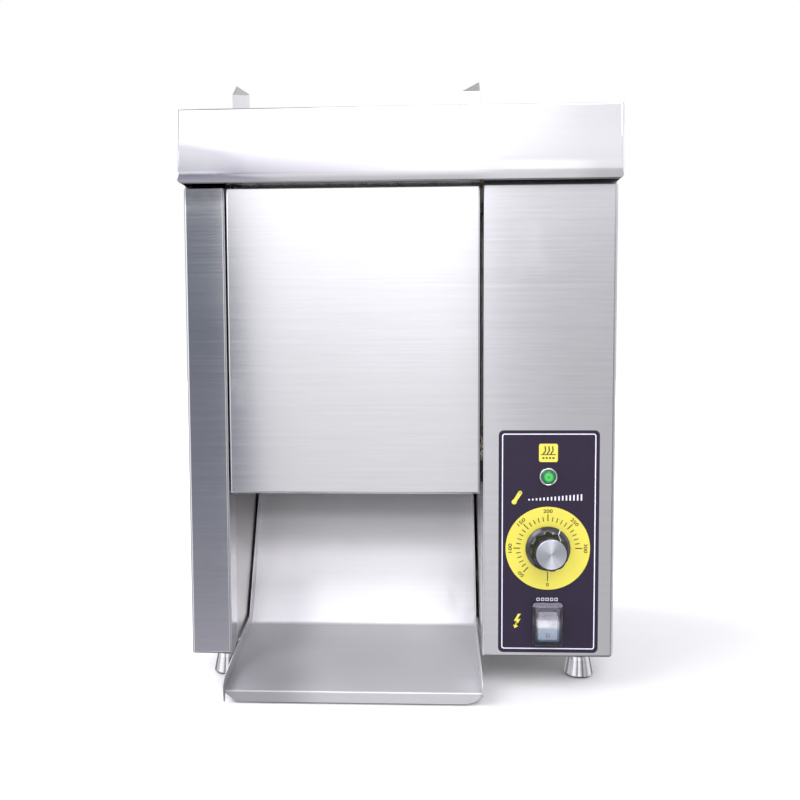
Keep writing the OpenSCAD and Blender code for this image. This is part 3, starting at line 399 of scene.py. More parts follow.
def make_lens():
    """Lit green lens: bright in the middle, ribbed round the edge."""
    m, t, b = material("green_lens")
    co = t.add("ShaderNodeTexCoord").outputs["Object"]
    c = P(149.6, 0, 221.2)
    d = t.vmath("SUBTRACT", co, tuple(c))
    x, y, z = t.add("ShaderNodeSeparateXYZ", {0: d}).outputs
    r = t.math("SQRT", t.math("ADD", t.math("MULTIPLY", x, x), t.math("MULTIPLY", z, z)))
    rr = t.maprange(r, 0.0, 0.0072, 0.0, 1.0)
    col = t.ramp(rr, [(0.0, (0.020, 0.30, 0.030)), (0.14, (0.018, 0.28, 0.028)), (0.24, (0.06, 0.46, 0.085)), (0.50, (0.05, 0.42, 0.075)),
                      (0.68, (0.012, 0.20, 0.045)), (0.82, (0.004, 0.09, 0.035)), (1.0, (0.03, 0.14, 0.07))])
    n = t.math("SUBTRACT", t.noise((600, 600, 600), 3, 0.6), 0.5)
    col = t.shade(col, 0.35, n)
    t.put(b, "Base Color", col)
    t.put(b, "Emission Color", col)
    b.inputs["Emission Strength"].default_value = 0.12
    b.inputs["Roughness"].default_value = 0.12
    b.inputs["Coat Weight"].default_value = 0.25
    b.inputs["Coat Roughness"].default_value = 0.08
    return m


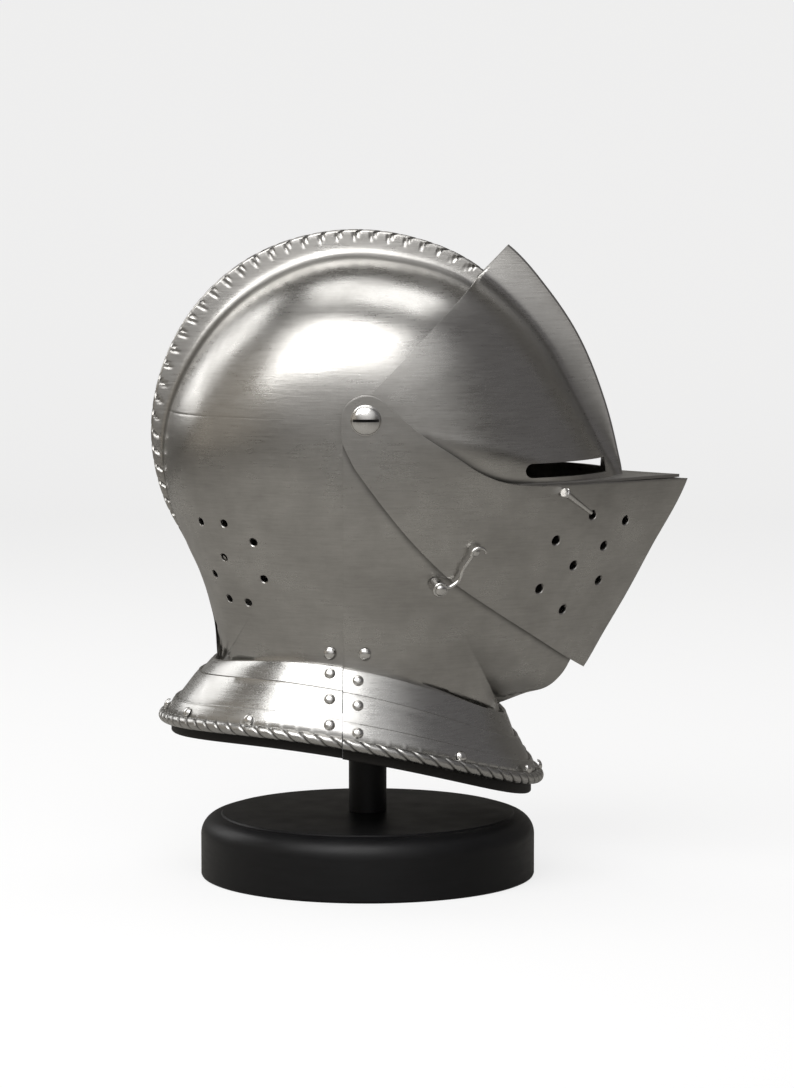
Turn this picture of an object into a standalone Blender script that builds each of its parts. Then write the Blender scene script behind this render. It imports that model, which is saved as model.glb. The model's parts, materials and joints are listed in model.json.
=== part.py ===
"""A close helmet of the sixteenth century on a plain black display stand.

Metres, +Z up. The helmet faces +X and its right side is -Y. The origin is the middle of the stand's foot.
Everything that belongs to the helmet is modelled round its pivot, the level axis through both temple screws,
and hangs from an empty on that axis. Run with: blender --background --python part.py
"""

import math
from collections import namedtuple

import bmesh
import bpy
import numpy as np
from mathutils import Matrix, Vector
from mathutils.bvhtree import BVHTree

MM = 0.001

# Stand
BASE_RADIUS = 100.5 * MM
BASE_HEIGHT = 38 * MM
BASE_SHOULDER = 12 * MM
BASE_TOP_STEP = 0.8 * MM
POST_RADIUS = 11.4 * MM
CAP_RADIUS = 32 * MM
CAP_DOME = 9 * MM
CAP_EDGE = 6 * MM

# Plates and the play between them
PIVOT_HEIGHT = 280 * MM
SKULL_HALF_WIDTH = 98 * MM
WALL = 1.6 * MM
PLAY = 1.0 * MM
SEAT_GAP = 0.3 * MM
LAYER = WALL + PLAY
BEVOR_EASE = 0.6 * MM
BEVOR_OUT = LAYER + BEVOR_EASE

# Reach of each plate from the pivot axis, in the middle plane
SKULL_REACH = 130 * MM
VISOR_PROUD = 26 * MM
VENTAIL_PROUD = 66 * MM
BEVOR_PROUD = 63 * MM
VISOR_REACH = SKULL_REACH + VISOR_PROUD
VENTAIL_REACH = SKULL_REACH + VENTAIL_PROUD
BEVOR_REACH = SKULL_REACH + BEVOR_PROUD

# Comb and fin
COMB_BASE = 10 * MM
COMB_CREST = 6 * MM
COMB_FROM = 34
COMB_TO = 217
COMB_PITCH = 11.1 * MM
NOTCH_DEPTH = 2.4 * MM
FIN_BASE = 17 * MM
FIN_CREST = 5 * MM

# Pivot screws
SHANK_RADIUS = 3.0 * MM
PIVOT_HOLE_RADIUS = 3.5 * MM
SCREW_HEAD_RADIUS = 8.8 * MM
SCREW_HEAD_HEIGHT = 4.6 * MM
SCREW_SLOT = 1.6 * MM
SCREW_NUT_RADIUS = 6 * MM
SCREW_NUT_HEIGHT = 3 * MM
EAR_RADIUS = 14.2 * MM
INNER_EAR_RADIUS = 12.6 * MM
BEVOR_EAR_END = 177

# Edges of the plates, seen from the side
SEAM_X = -13.7 * MM
SKULL_FOOT_FRONT = 26 * MM
REAR_FROM = 180
SEAM_GAP = 0.6 * MM
VISOR_LAP = 8 * MM
LEDGE_WALL = 1.8 * MM
LEDGE_LENGTH = 114 * MM
LEDGE_RISE = 0.8 * MM

# Sight and breathing holes
SIGHT_LENGTH = 49 * MM
SIGHT_INSET = 15 * MM
SIGHT_SILL = 3.1 * MM
SIGHT_HEIGHT = 8.4 * MM
SIGHT_CORNER = 2 * MM
BREATH_RADIUS = 2.9 * MM
VENT_RADIUS = 2.4 * MM

# Lames, rope rim and lining
LAME_WALL = 1.6 * MM
LAME_PLAY = 0.5 * MM
LAME_STEP = LAME_WALL + LAME_PLAY
LAME_LAP = 0.3
NECK_PLAY = 0.9 * MM
NECK_LAP = 8 * MM
NECK_COLLAR = 12 * MM
ROPE_RADIUS = 3.5 * MM
ROPE_PITCH = 9 * MM
ROPE_DEPTH = 0.9 * MM
ROPE_LEAN = 5 * MM
ROPE_ROOT = 1.2 * MM
LINING_WALL = 2 * MM
LINING_DROP = 9.5 * MM

# Rivets, hook and peg
RIVET_RADIUS = 3.3 * MM
BIG_RIVET_RADIUS = 3.7 * MM
RIVET_HEIGHT = 2.0 * MM
HOOK_SWING = 90
VENTAIL_SWING = 20
HOOK_WIRE = 0.9 * MM
HOOK_DISC_RADIUS = 4.6 * MM
HOOK_DISC_HEIGHT = 2.0 * MM
HOOK_STANDOFF = 3.4 * MM
HOOK_WAIST = 3.8 * MM
HOOK_RIVET_FOOT = 4.2 * MM
STUD_RADIUS = 2.6 * MM
STUD_CURL = 4.6 * MM
STUD_HEIGHT = 2.0 * MM
PEG_ROOT_RADIUS = 2.1 * MM
PEG_TIP_RADIUS = 1.2 * MM
PEG_COLLAR_RADIUS = 3.1 * MM
PEG_COLLAR_LENGTH = 2.2 * MM

# How finely the curved plates are cut
FAN_ROWS = 7
MEDIAL_STEP = 12
CHIN_STEP = 5
NECK_STEP = 12
LAME_STEPS = 14
HOLE_SIDES = 8
RIVET_SIDES = 8
BASE_SIDES = 32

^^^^

Exercise prompt =>
All the data must be duplicated exactly, with nothing added or removed.

Expected answer =>
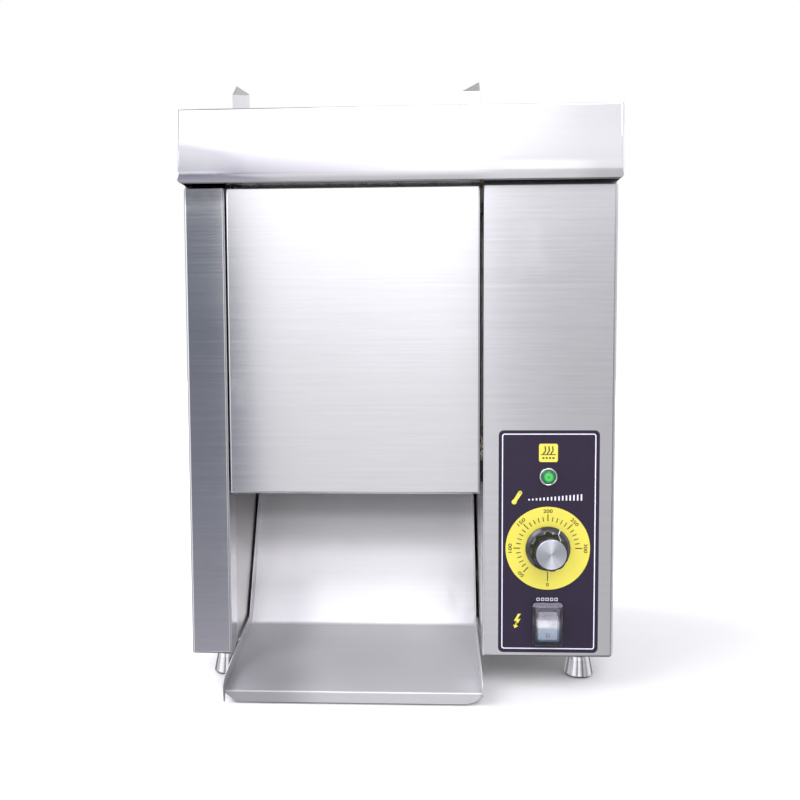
Keep writing the OpenSCAD and Blender code for this image. This is part 3, starting at line 399 of scene.py. More parts follow.
def make_lens():
    """Lit green lens: bright in the middle, ribbed round the edge."""
    m, t, b = material("green_lens")
    co = t.add("ShaderNodeTexCoord").outputs["Object"]
    c = P(149.6, 0, 221.2)
    d = t.vmath("SUBTRACT", co, tuple(c))
    x, y, z = t.add("ShaderNodeSeparateXYZ", {0: d}).outputs
    r = t.math("SQRT", t.math("ADD", t.math("MULTIPLY", x, x), t.math("MULTIPLY", z, z)))
    rr = t.maprange(r, 0.0, 0.0072, 0.0, 1.0)
    col = t.ramp(rr, [(0.0, (0.020, 0.30, 0.030)), (0.14, (0.018, 0.28, 0.028)), (0.24, (0.06, 0.46, 0.085)), (0.50, (0.05, 0.42, 0.075)),
                      (0.68, (0.012, 0.20, 0.045)), (0.82, (0.004, 0.09, 0.035)), (1.0, (0.03, 0.14, 0.07))])
    n = t.math("SUBTRACT", t.noise((600, 600, 600), 3, 0.6), 0.5)
    col = t.shade(col, 0.35, n)
    t.put(b, "Base Color", col)
    t.put(b, "Emission Color", col)
    b.inputs["Emission Strength"].default_value = 0.12
    b.inputs["Roughness"].default_value = 0.12
    b.inputs["Coat Weight"].default_value = 0.25
    b.inputs["Coat Roughness"].default_value = 0.08
    return m


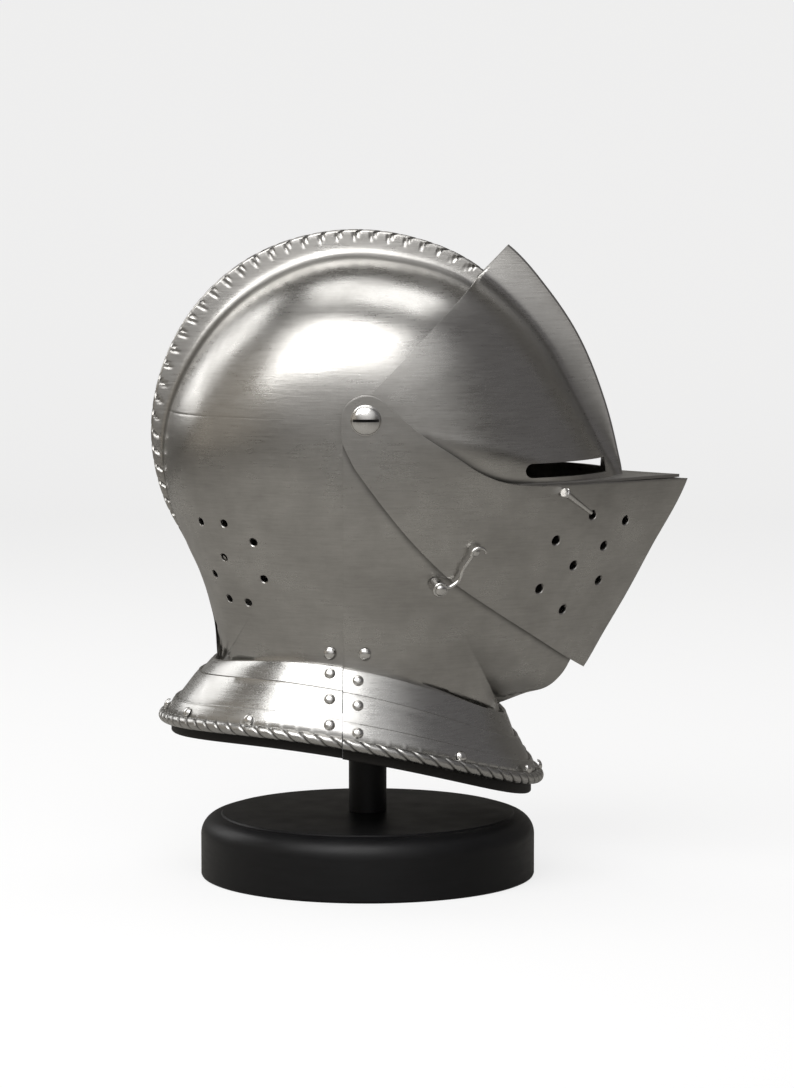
Turn this picture of an object into a standalone Blender script that builds each of its parts. Then write the Blender scene script behind this render. It imports that model, which is saved as model.glb. The model's parts, materials and joints are listed in model.json.
=== part.py ===
"""A close helmet of the sixteenth century on a plain black display stand.

Metres, +Z up. The helmet faces +X and its right side is -Y. The origin is the middle of the stand's foot.
Everything that belongs to the helmet is modelled round its pivot, the level axis through both temple screws,
and hangs from an empty on that axis. Run with: blender --background --python part.py
"""

import math
from collections import namedtuple

import bmesh
import bpy
import numpy as np
from mathutils import Matrix, Vector
from mathutils.bvhtree import BVHTree

MM = 0.001

# Stand
BASE_RADIUS = 100.5 * MM
BASE_HEIGHT = 38 * MM
BASE_SHOULDER = 12 * MM
BASE_TOP_STEP = 0.8 * MM
POST_RADIUS = 11.4 * MM
CAP_RADIUS = 32 * MM
CAP_DOME = 9 * MM
CAP_EDGE = 6 * MM

# Plates and the play between them
PIVOT_HEIGHT = 280 * MM
SKULL_HALF_WIDTH = 98 * MM
WALL = 1.6 * MM
PLAY = 1.0 * MM
SEAT_GAP = 0.3 * MM
LAYER = WALL + PLAY
BEVOR_EASE = 0.6 * MM
BEVOR_OUT = LAYER + BEVOR_EASE

# Reach of each plate from the pivot axis, in the middle plane
SKULL_REACH = 130 * MM
VISOR_PROUD = 26 * MM
VENTAIL_PROUD = 66 * MM
BEVOR_PROUD = 63 * MM
VISOR_REACH = SKULL_REACH + VISOR_PROUD
VENTAIL_REACH = SKULL_REACH + VENTAIL_PROUD
BEVOR_REACH = SKULL_REACH + BEVOR_PROUD

# Comb and fin
COMB_BASE = 10 * MM
COMB_CREST = 6 * MM
COMB_FROM = 34
COMB_TO = 217
COMB_PITCH = 11.1 * MM
NOTCH_DEPTH = 2.4 * MM
FIN_BASE = 17 * MM
FIN_CREST = 5 * MM

# Pivot screws
SHANK_RADIUS = 3.0 * MM
PIVOT_HOLE_RADIUS = 3.5 * MM
SCREW_HEAD_RADIUS = 8.8 * MM
SCREW_HEAD_HEIGHT = 4.6 * MM
SCREW_SLOT = 1.6 * MM
SCREW_NUT_RADIUS = 6 * MM
SCREW_NUT_HEIGHT = 3 * MM
EAR_RADIUS = 14.2 * MM
INNER_EAR_RADIUS = 12.6 * MM
BEVOR_EAR_END = 177

# Edges of the plates, seen from the side
SEAM_X = -13.7 * MM
SKULL_FOOT_FRONT = 26 * MM
REAR_FROM = 180
SEAM_GAP = 0.6 * MM
VISOR_LAP = 8 * MM
LEDGE_WALL = 1.8 * MM
LEDGE_LENGTH = 114 * MM
LEDGE_RISE = 0.8 * MM

# Sight and breathing holes
SIGHT_LENGTH = 49 * MM
SIGHT_INSET = 15 * MM
SIGHT_SILL = 3.1 * MM
SIGHT_HEIGHT = 8.4 * MM
SIGHT_CORNER = 2 * MM
BREATH_RADIUS = 2.9 * MM
VENT_RADIUS = 2.4 * MM

# Lames, rope rim and lining
LAME_WALL = 1.6 * MM
LAME_PLAY = 0.5 * MM
LAME_STEP = LAME_WALL + LAME_PLAY
LAME_LAP = 0.3
NECK_PLAY = 0.9 * MM
NECK_LAP = 8 * MM
NECK_COLLAR = 12 * MM
ROPE_RADIUS = 3.5 * MM
ROPE_PITCH = 9 * MM
ROPE_DEPTH = 0.9 * MM
ROPE_LEAN = 5 * MM
ROPE_ROOT = 1.2 * MM
LINING_WALL = 2 * MM
LINING_DROP = 9.5 * MM

# Rivets, hook and peg
RIVET_RADIUS = 3.3 * MM
BIG_RIVET_RADIUS = 3.7 * MM
RIVET_HEIGHT = 2.0 * MM
HOOK_SWING = 90
VENTAIL_SWING = 20
HOOK_WIRE = 0.9 * MM
HOOK_DISC_RADIUS = 4.6 * MM
HOOK_DISC_HEIGHT = 2.0 * MM
HOOK_STANDOFF = 3.4 * MM
HOOK_WAIST = 3.8 * MM
HOOK_RIVET_FOOT = 4.2 * MM
STUD_RADIUS = 2.6 * MM
STUD_CURL = 4.6 * MM
STUD_HEIGHT = 2.0 * MM
PEG_ROOT_RADIUS = 2.1 * MM
PEG_TIP_RADIUS = 1.2 * MM
PEG_COLLAR_RADIUS = 3.1 * MM
PEG_COLLAR_LENGTH = 2.2 * MM

# How finely the curved plates are cut
FAN_ROWS = 7
MEDIAL_STEP = 12
CHIN_STEP = 5
NECK_STEP = 12
LAME_STEPS = 14
HOLE_SIDES = 8
RIVET_SIDES = 8
BASE_SIDES = 32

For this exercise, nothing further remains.